Auckland housing crisis costs families and distorts economy

The National Government’s failure to fix the Auckland housing crisis has cost a family with a $500,000 mortgage at least $4000 in extra interest, as the Reserve Bank was forced not to cut interest rates today because the Auckland housing market is a ‘financial stability risk’, the Green Party said.

“The Reserve Bank is clearly worried that property investors borrowed a new record amount of $2.239 billion in September, and so they haven’t lowered interest rates,” Green Party finance spokesperson Julie Anne Genter said.

“A family with a 25-year $500,000 floating mortgage will have paid at least $4000 extra in interest since January 2014 when the Reserve Bank decided to raise interest rates. This compares to what they likely would have paid if the Bank had not raised the OCR in 2014.*

“The National Government’s band-aid attempts to slow down property speculators in Auckland have failed, and families and small businesses are paying the price through unnecessarily high interest rates as the Reserve Bank steps in to cover the Government’s failures.
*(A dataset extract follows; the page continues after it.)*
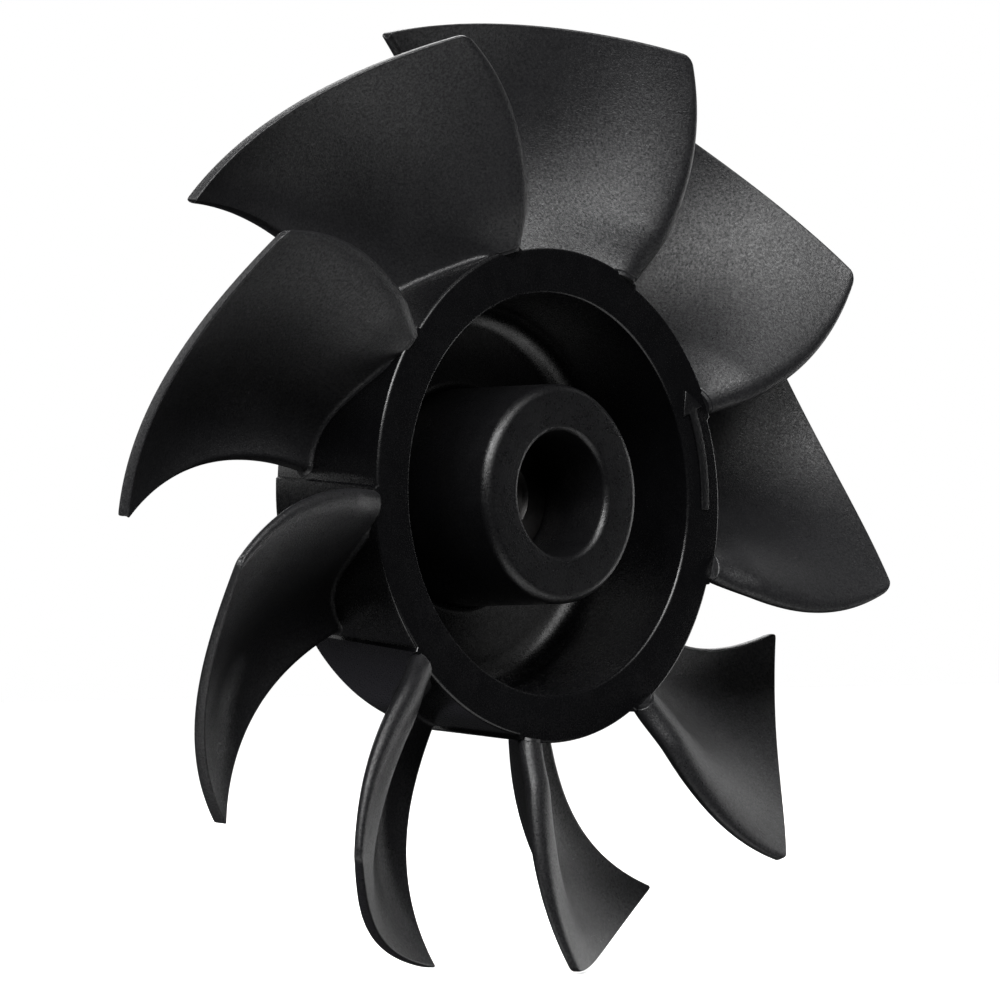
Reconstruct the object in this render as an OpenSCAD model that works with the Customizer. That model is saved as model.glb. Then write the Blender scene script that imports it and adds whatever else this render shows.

“Our economy is way off balance with too much capital tied up in the unsustainable Auckland housing market and not enough invested in our productive sector.

“As a country we spent $1.22 billion more on imports than we earned on exports in September alone, which shows how unbalanced our economy is because investors are buying up houses instead of backing our export businesses.

“National’s failure to fix the Auckland housing crisis is weighing on Kiwi businesses, who could otherwise be taking advantage of lower interest rates to hire more people and grow their exports.

“To fix the Auckland housing crisis and get the economy back on track we need strong demand-side initiatives like a proper capital gains tax (excluding the family home) and restrictions on land sales to overseas investors, as well as smarter housing supply policies like high-quality, medium-density housing along key transport routes,” said Ms Genter.

*Calculated based on the average monthly floating mortgage rate since January 2014, compared to the average January 2014 rate, with a $500,000 mortgage with fortnightly repayments spread over 25 years.